ISLR Chapter 10: Unsupervised Learning (Part 2: More on PCA)-Amit Rajan Blog

10.2.3 More on PCA

Scaling the Variables

The results of PCA also depend on the fact that whether the variables are individually scaled or not. If we perform PCA on the unscaled variables, the variables with higher variance will have very large loading. As it is undesirable for the principal components obtained to depend on the scale of the variables, we scale each variables to have the standard deviation 1 before performing PCA. If the individual variables are measured in the same unit, the scaling need not to be done.

Uniqueness of the Principal Components

Each principal component loading vecotor is unique upto a sign flip.

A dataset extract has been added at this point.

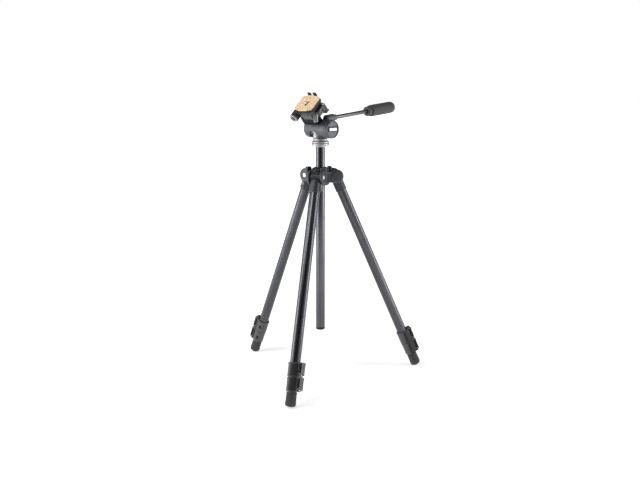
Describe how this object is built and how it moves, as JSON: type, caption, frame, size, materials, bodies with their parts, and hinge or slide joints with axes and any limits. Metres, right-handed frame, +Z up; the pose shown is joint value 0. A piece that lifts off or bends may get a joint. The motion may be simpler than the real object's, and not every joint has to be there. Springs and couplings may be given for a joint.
{
  "type": "photo tripod",
  "caption": "Folding-leg photo tripod with centre column, two-way tilting head, long handle and cork-faced quick-release plate, legs spread and leg sections pushed in.",
  "frame": {"origin": "on the floor, at the centre of the object's box seen from above", "axes": "+Z up the centre column; +X along the head's tilt axis towards the end cap; +Y towards the handle's grip"},
  "size_m": [0.4438, 0.5198, 0.7448],
  "materials": {
    "anodised_tube": "dark grey anodised, satin",
    "cast_paint": "grey hammered paint on die casting",
    "lock_plastic": "fine grain, matt",
    "black_plastic": "fine grain, satin",
    "rubber": "matt",
    "grip_rubber": "matt, soft-touch",
    "handle_metal": "dark anodised, satin",
    "bright_alloy": "satin bright",
    "steel": "turned, bright",
    "cork": "fine granulated cork",
    "pale_plate": "plain satin"
  },
  "bodies": {
    "mount_body": {"spider": "cast_paint", "column_bushing": "black_plastic", "front_leg_pivot_bolt": "steel", "right_leg_pivot_bolt": "steel", "left_leg_pivot_bolt": "steel"},
    "front_leg": {"front_leg_shoulder": "cast_paint", "front_leg_upper_tube": "anodised_tube", "front_leg_upper_lock": "lock_plastic"},
    "front_leg_stop": {"front_leg_angle_stop": "bright_alloy"},
    "front_leg_middle": {"front_leg_middle_tube": "anodised_tube", "front_leg_lower_lock": "lock_plastic"},
    "front_leg_end": {"front_leg_lower_tube": "anodised_tube", "front_leg_rubber_foot": "rubber"},
    "front_leg_top_clip": {"front_leg_upper_lever": "black_plastic"},
    "front_leg_bottom_clip": {"front_leg_lower_lever": "black_plastic"},
    "right_leg": {"right_leg_shoulder": "cast_paint", "right_leg_upper_tube": "anodised_tube", "right_leg_upper_lock": "lock_plastic"},
    "right_leg_stop": {"right_leg_angle_stop": "bright_alloy"},
    "right_leg_middle": {"right_leg_middle_tube": "anodised_tube", "right_leg_lower_lock": "lock_plastic"},
    "right_leg_end": {"right_leg_lower_tube": "anodised_tube", "right_leg_rubber_foot": "rubber"},
    "right_leg_top_clip": {"right_leg_upper_lever": "black_plastic"},
    "right_leg_bottom_clip": {"right_leg_lower_lever": "black_plastic"},
    "left_leg": {"left_leg_shoulder": "cast_paint", "left_leg_upper_tube": "anodised_tube", "left_leg_upper_lock": "lock_plastic"},
    "left_leg_stop": {"left_leg_angle_stop": "bright_alloy"},
    "left_leg_middle": {"left_leg_middle_tube": "anodised_tube", "left_leg_lower_lock": "lock_plastic"},
    "left_leg_end": {"left_leg_lower_tube": "anodised_tube", "left_leg_rubber_foot": "rubber"},
    "left_leg_top_clip": {"left_leg_upper_lever": "black_plastic"},
    "left_leg_bottom_clip": {"left_leg_lower_lever": "black_plastic"},
    "column": {"center_column": "anodised_tube", "column_end_cap": "black_plastic", "column_top_disc": "bright_alloy", "head_stud": "steel"},
    "column_knob": {"column_lock_knob": "black_plastic"},
    "pan": {"pan_base": "bright_alloy", "tilt_axle": "steel", "barrel_end_cap": "cast_paint", "badge_plate": "pale_plate"},
    "tilt": {"tilt_barrel": "cast_paint", "roll_axle": "bright_alloy"},
    "handle": {"handle_rod": "handle_metal", "handle_collar": "lock_plastic", "handle_grip": "grip_rubber"},
    "platform": {"platform_table": "cast_paint", "release_lever_pin": "steel"},
    "side_tilt_lever": {"roll_lock_lever": "bright_alloy"},
    "release_lever": {"quick_release_lever": "cast_paint"},
    "plate": {"quick_release_plate": "black_plastic", "cork_pad": "cork"},
    "screw": {"camera_screw": "steel"}
  },
  "joints": [
    {"name": "front_leg_fold", "type": "hinge", "parent": "mount_body", "child": "front_leg", "pos_m": [0.07898, -0.04205, 0.532], "axis": [0.887, 0.4617, 0], "range_deg": [0, 22]},
    {"name": "front_leg_stop_pull", "type": "slide", "parent": "front_leg", "child": "front_leg_stop", "axis": [0.1867, -0.3587, -0.9146], "range_m": [0, 0.004], "stiffness_N_per_m": 300, "springref_m": -0.002},
    {"name": "front_leg_middle_slide", "type": "slide", "parent": "front_leg", "child": "front_leg_middle", "axis": [0.1867, -0.3587, -0.9146], "range_m": [0, 0.33]},
    {"name": "front_leg_end_slide", "type": "slide", "parent": "front_leg_middle", "child": "front_leg_end", "axis": [0.1867, -0.3587, -0.9146], "range_m": [0, 0.33]},
    {"name": "front_leg_top_clip_flip", "type": "hinge", "parent": "front_leg", "child": "front_leg_top_clip", "pos_m": [0.19175, -0.21452, 0.07706], "axis": [-0.2619, 0.8791, -0.3982], "range_deg": [0, 110]},
    {"name": "front_leg_bottom_clip_flip", "type": "hinge", "parent": "front_leg_middle", "child": "front_leg_bottom_clip", "pos_m": [0.19843, -0.22737, 0.04432], "axis": [-0.2619, 0.8791, -0.3982], "range_deg": [0, 110]},
    {"name": "right_leg_fold", "type": "hinge", "parent": "mount_body", "child": "right_leg", "pos_m": [0.08194, 0.02561, 0.532], "axis": [-0.8434, 0.5373, 0], "range_deg": [0, 22]},
    {"name": "right_leg_stop_pull", "type": "slide", "parent": "right_leg", "child": "right_leg_stop", "axis": [0.2173, 0.341, -0.9146], "range_m": [0, 0.004], "stiffness_N_per_m": 300, "springref_m": -0.002},
    {"name": "right_leg_middle_slide", "type": "slide", "parent": "right_leg", "child": "right_leg_middle", "axis": [0.2173, 0.341, -0.9146], "range_m": [0, 0.33]},
    {"name": "right_leg_end_slide", "type": "slide", "parent": "right_leg_middle", "child": "right_leg_end", "axis": [0.2173, 0.341, -0.9146], "range_m": [0, 0.33]},
    {"name": "right_leg_top_clip_flip", "type": "hinge", "parent": "right_leg", "child": "right_leg_top_clip", "pos_m": [0.20052, 0.21174, 0.08398], "axis": [-0.8434, 0.5373, 0], "range_deg": [0, 110]},
    {"name": "right_leg_bottom_clip_flip", "type": "hinge", "parent": "right_leg_middle", "child": "right_leg_bottom_clip", "pos_m": [0.2083, 0.22395, 0.05124], "axis": [-0.8434, 0.5373, 0], "range_deg": [0, 110]},
    {"name": "left_leg_fold", "type": "hinge", "parent": "mount_body", "child": "left_leg", "pos_m": [0.02187, -0.00566, 0.532], "axis": [-0.0436, -0.999, 0], "range_deg": [0, 22]},
    {"name": "left_leg_stop_pull", "type": "slide", "parent": "left_leg", "child": "left_leg_stop", "axis": [-0.404, 0.0176, -0.9146], "range_m": [0, 0.004], "stiffness_N_per_m": 300, "springref_m": -0.002},
    {"name": "left_leg_middle_slide", "type": "slide", "parent": "left_leg", "child": "left_leg_middle", "axis": [-0.404, 0.0176, -0.9146], "range_m": [0, 0.33]},
    {"name": "left_leg_end_slide", "type": "slide", "parent": "left_leg_middle", "child": "left_leg_end", "axis": [-0.404, 0.0176, -0.9146], "range_m": [0, 0.33]},
    {"name": "left_leg_top_clip_flip", "type": "hinge", "parent": "left_leg", "child": "left_leg_top_clip", "pos_m": [-0.1984, -0.00036, 0.0838], "axis": [0.1473, -0.9855, -0.0841], "range_deg": [0, 110]},
    {"name": "left_leg_bottom_clip_flip", "type": "hinge", "parent": "left_leg_middle", "child": "left_leg_bottom_clip", "pos_m": [-0.21286, 0.00028, 0.05106], "axis": [0.1473, -0.9855, -0.0841], "range_deg": [0, 110]},
    {"name": "column_lift", "type": "slide", "parent": "mount_body", "child": "column", "axis": [0, 0, 1], "range_m": [-0.045, 0.34]},
    {"name": "column_knob_turn", "type": "hinge", "parent": "mount_body", "child": "column_knob", "pos_m": [0.04154, 0.02988, 0.517], "axis": [-0.4617, 0.887, 0], "range_deg": [-300, 0]},
    {"name": "pan_turn", "type": "hinge", "parent": "column", "child": "pan", "pos_m": [0.06093, -0.00737, 0.62], "axis": [0, 0, 1], "continuous": true},
    {"name": "tilt_turn", "type": "hinge", "parent": "pan", "child": "tilt", "pos_m": [0.06093, -0.00737, 0.6525], "axis": [1, 0, 0], "range_deg": [-67.5, 37.5]},
    {"name": "handle_twist", "type": "hinge", "parent": "tilt", "child": "handle", "pos_m": [0.08093, 0.0103, 0.68005], "axis": [0, 0.9962, 0.0872], "range_deg": [-180, 0]},
    {"name": "side_tilt", "type": "hinge", "parent": "tilt", "child": "platform", "pos_m": [0.03193, -0.05196, 0.70116], "axis": [0, -0.7373, -0.6756], "range_deg": [0, 90]},
    {"name": "side_tilt_lever_turn", "type": "hinge", "parent": "tilt", "child": "side_tilt_lever", "pos_m": [0.08893, -0.05444, 0.69617], "axis": [1, 0, 0], "range_deg": [0, 60]},
    {"name": "release_lever_turn", "type": "hinge", "parent": "platform", "child": "release_lever", "pos_m": [0.10473, -0.04164, 0.71062], "axis": [0, -0.6756, 0.7373], "range_deg": [0, 60]},
    {"name": "plate_lift_off", "type": "slide", "parent": "platform", "child": "plate", "axis": [0, -0.6756, 0.7373], "range_m": [0, 0.03]},
    {"name": "camera_screw_turn", "type": "hinge", "parent": "plate", "child": "screw", "pos_m": [0.07043, -0.06277, 0.71296], "axis": [0, -0.6756, 0.7373], "continuous": true}
  ]
}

The sign of the loading vectors may differ as they specify directions in the $p$-dimensional space and hence flipping the sign has no effect. Similarly, the score vectors are unique up to a sign filp as the varince of $Z$ and $-Z$ are same.

The Proportion of Variance Explained

We may be iterested in the amount of variance that has been explained by projecting the data on to first $M$ principal components. This means that we are interested in knowing the proportion of variance explained (PVE) by each principal component. The total variance present in the data set can be given as:

$$\sum _{j=1}^{p} Var(X_j) = \sum _{j=1}^{p} \frac{1}{n} \sum _{i=1}^{n} x _{ij}^2$$

and the variance that is explained by the $m^{th}$ principal comonent is:

$$\frac{1}{n} \sum _{i=1}^{n} z _{im}^2 = \frac{1}{n} \sum _{i=1}^{n} \bigg( \sum _{j=1}^{p} \phi _{jm}x _{ij}\bigg)^2$$

Hence, PVE of the first principal component can be given as:

$$\frac{\sum _{i=1}^{n} \bigg( \sum _{j=1}^{p} \phi _{jm}x _{ij}\bigg)^2}{\sum _{j=1}^{p} \sum _{i=1}^{n} x _{ij}^2}$$

In order to obtain the PVE of first $M$ principal components, we can calculate each individual PVEs using the above equation and then sum them all.

Deciding How Many Principal Components to Use

The main goal of PCA is to find the smallest number of principal components that explains a good bit of variance in data. We can decide on the number of principal components to be used by examining the scree plot. It can be done by simply eyeballing the scree plot and finding a point at which the amount of variance explained by subsequent principal component drops off. This point is referred as the elbow in the scree plot.

This visual analysis is kind of ad hoc and there is no well-accepted objective way to decide on the number of principal components to be used. The number of principal components to be used depends on the area of application and the nature of the data set.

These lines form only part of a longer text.